What the task asks: Examine each line of the data. Copy those that contain the string "empty".

Raw data:

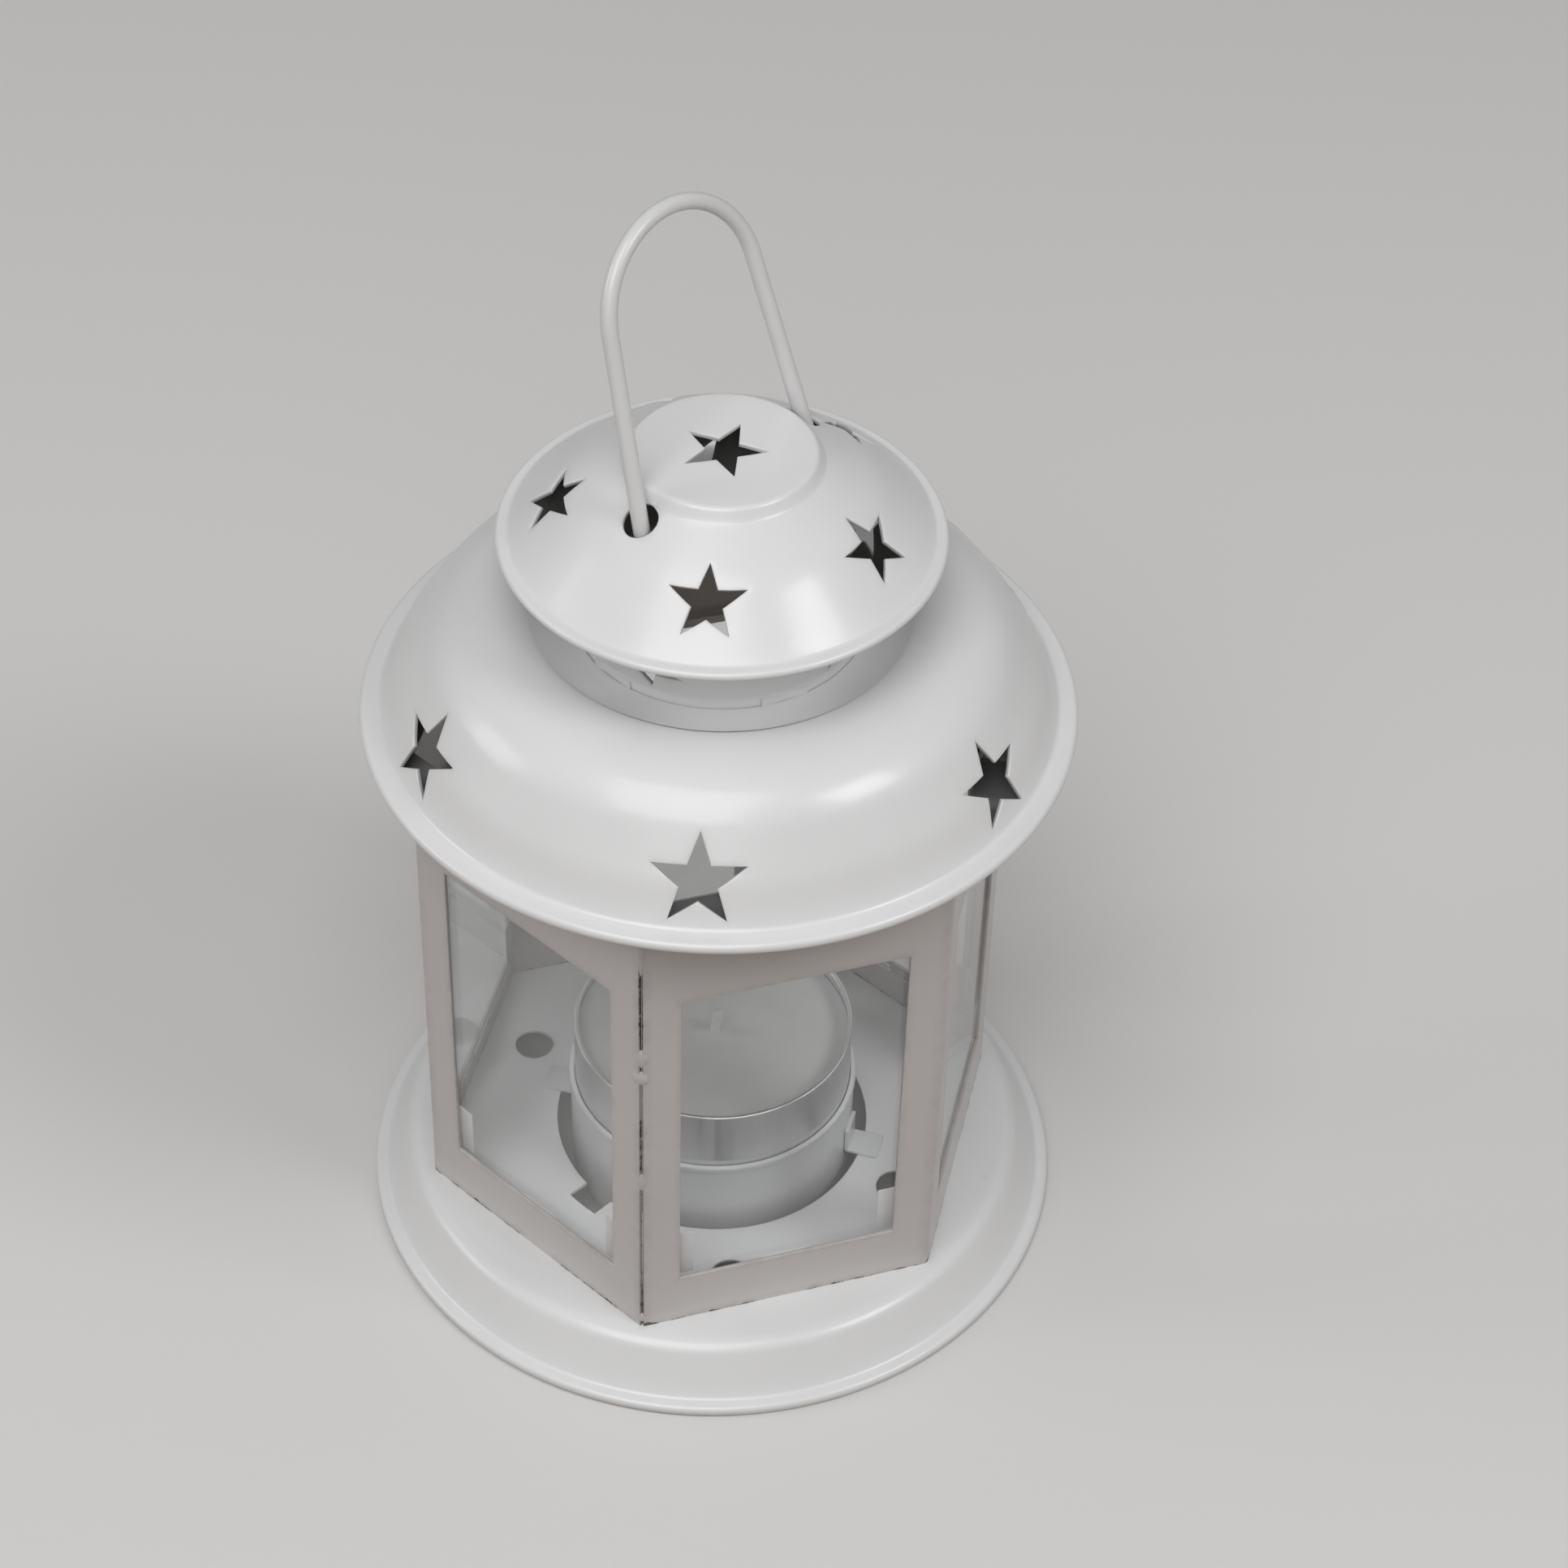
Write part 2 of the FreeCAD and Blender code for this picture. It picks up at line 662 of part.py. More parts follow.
def make_case():
    """Thin drawn case of the tealight, with a small bead at its rim."""
    points = [(case_radius, case_top), (case_radius, case_bottom), (0, case_bottom)]
    shell = spun_sheet(points, [0, case_corner_round, 0], case_sheet)
    bead = Part.makeTorus(case_radius - case_sheet, case_bead_radius, vec(0, 0, case_top))
    trim = disc(case_radius + overrun, case_top - overrun, case_top + overrun)
    trim = trim.cut(disc(case_radius, case_top - overrun, case_top + overrun))
    return union([shell, bead]).cut(trim)


def make_sustainer():
    """Flat metal foot with a crimped neck that holds the wick upright."""
    neck_radius = wick_radius + sustainer_neck_sheet
    foot = disc(sustainer_radius, wax_bottom, wax_bottom + sustainer_sheet)
    neck = disc(neck_radius, wax_bottom, wax_bottom + sustainer_neck_height)
    return union([foot, neck]).cut(disc(wick_radius, wax_bottom + sustainer_sheet, wax_top))


def make_wick():
    """Waxed cotton wick, standing in the sustainer's neck."""
    wick = disc(wick_radius, wax_bottom + sustainer_sheet, wax_top + wick_rise)
    rims = [edge for edge in wick.Edges if abs(edge.BoundBox.ZMin - wax_top - wick_rise) < wick_radius
            and edge.BoundBox.ZLength < wick_radius]
    return wick.makeFillet(wick_radius / 2, rims)


def make_wax():
    """Wax fill, cast round the wick and its foot."""
    radius = case_radius - case_sheet - wax_play
    fill = disc(radius, wax_bottom, wax_top)
    low_rim = [edge for edge in fill.Edges if edge.BoundBox.ZMax < wax_bottom + wax_play]
    fill = fill.makeFillet(case_corner_round, low_rim)
    return fill.cut([make_sustainer(), disc(wick_radius, wax_bottom, wax_top + overrun)])


def make_parts():
    parts = {
        "base_dish": make_base(),
        "body_frame": make_body(),
        "side_glass_clips": Part.makeCompound(make_side_clips()),
        "rail_glass_clips": Part.makeCompound(make_rail_clips()),
        "ceiling_plate": make_plate(),
        "roof": make_roof(),
        "vent_collar": make_collar(),
        "cap": make_cap(),
        "bail_handle": make_bail(),
        "candle_cup": make_cup(),
        "tealight_case": make_case(),
        "candle_wax": make_wax(),
        "wick_sustainer": make_sustainer(),
        "candle_wick": make_wick(),
    }
    for number, angle in enumerate(face_angles(), start=1):
        parts["glass_pane_" + str(number)] = make_pane(angle)
    return parts


os.makedirs("parts", exist_ok=True)
for name, shape in make_parts().items():
    shape.exportStep("parts/" + name + ".step")
    print(name, "solids", len(shape.Solids), "volume", round(shape.Volume, 1), "valid", shape.isValid())
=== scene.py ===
import json
import math

import bpy
import numpy as np
from mathutils import Matrix, Vector


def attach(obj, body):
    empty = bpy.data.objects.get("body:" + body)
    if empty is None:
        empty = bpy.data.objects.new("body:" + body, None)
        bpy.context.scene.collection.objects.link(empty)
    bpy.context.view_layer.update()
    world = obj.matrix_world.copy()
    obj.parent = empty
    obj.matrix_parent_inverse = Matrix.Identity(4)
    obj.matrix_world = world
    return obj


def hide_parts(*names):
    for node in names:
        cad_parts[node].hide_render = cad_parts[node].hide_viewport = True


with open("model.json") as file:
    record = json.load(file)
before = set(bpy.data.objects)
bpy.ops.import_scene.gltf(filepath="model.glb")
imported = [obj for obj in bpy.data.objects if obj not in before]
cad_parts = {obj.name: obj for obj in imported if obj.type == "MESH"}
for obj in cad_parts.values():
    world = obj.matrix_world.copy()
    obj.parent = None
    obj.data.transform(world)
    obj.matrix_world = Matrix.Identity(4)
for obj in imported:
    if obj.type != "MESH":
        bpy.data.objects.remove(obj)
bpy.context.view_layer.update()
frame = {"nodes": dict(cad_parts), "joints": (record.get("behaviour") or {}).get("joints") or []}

# The base: a steel dish pressed upside down, 0.5 mm thick, with its rim rolled under. Four air
# holes and the cup's hole with its two notches are punched before it is sprayed with white enamel.

MM = 0.001
TURN = 2 * math.pi


def cad_size(node):
    """A CAD node's largest distance from the axis, its lowest and its highest point, in mm."""
    mesh = frame["nodes"][node].data
    points = np.empty(len(mesh.vertices) * 3, np.float32)
    mesh.vertices.foreach_get("co", points)
    points = points.reshape(-1, 3) / MM
    return np.hypot(points[:, 0], points[:, 1]).max(), points[:, 2].min(), points[:, 2].max()


def bent_run(points, rounds, step=1.2, arc_step=0.25, arc_turn=0.16):
    """Samples a run of straight lines joined by arcs that touch both lines.

    An arc starts its radius times the tangent of half the turn before the corner. Gives the
    samples, their unit normals to the right of the way, and the distance travelled."""
    points = np.array(points, float)
    ways = np.diff(points, axis=0)
    ways /= np.hypot(ways[:, 0], ways[:, 1])[:, None]
    headings = np.unwrap(np.arctan2(ways[:, 1], ways[:, 0]))
    turns = np.diff(headings)
    cuts = np.concatenate([[0], np.array(rounds) * np.tan(np.abs(turns) / 2), [0]])
    places, heads = [], []
    fewest = 3
    for i, (way, heading) in enumerate(zip(ways, headings)):
        start, stop = points[i] + way * cuts[i], points[i + 1] - way * cuts[i + 1]
        length = math.dist(start, stop)
        if length > 1e-4:
            share = np.linspace(0, 1, max(1, math.ceil(length / step)), endpoint=False)
            places.append(start + (stop - start) * share[:, None])
            heads.append(np.full(len(share), heading))
        if i < len(turns):
            side, radius, bend = np.sign(turns[i]), rounds[i], abs(turns[i])
            count = max(fewest, math.ceil(bend * radius / arc_step), math.ceil(bend / arc_turn))
            head = heading + turns[i] * np.linspace(0, 1, count, endpoint=False)
            centre = stop + side * radius * np.array([-way[1], way[0]])
            places.append(centre + side * radius * np.stack([np.sin(head), -np.cos(head)], 1))
            heads.append(head)
    places = np.concatenate(places + [points[-1:]])
    head = np.concatenate(heads + [headings[-1:]])
    travel = np.concatenate([[0], np.cumsum(np.hypot(*np.diff(places, axis=0).T))])
    return places, np.stack([np.sin(head), -np.cos(head)], 1), travel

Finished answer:
    empty = bpy.data.objects.get("body:" + body)
    if empty is None:
        empty = bpy.data.objects.new("body:" + body, None)
        bpy.context.scene.collection.objects.link(empty)
    obj.parent = empty
    points = np.empty(len(mesh.vertices) * 3, np.float32)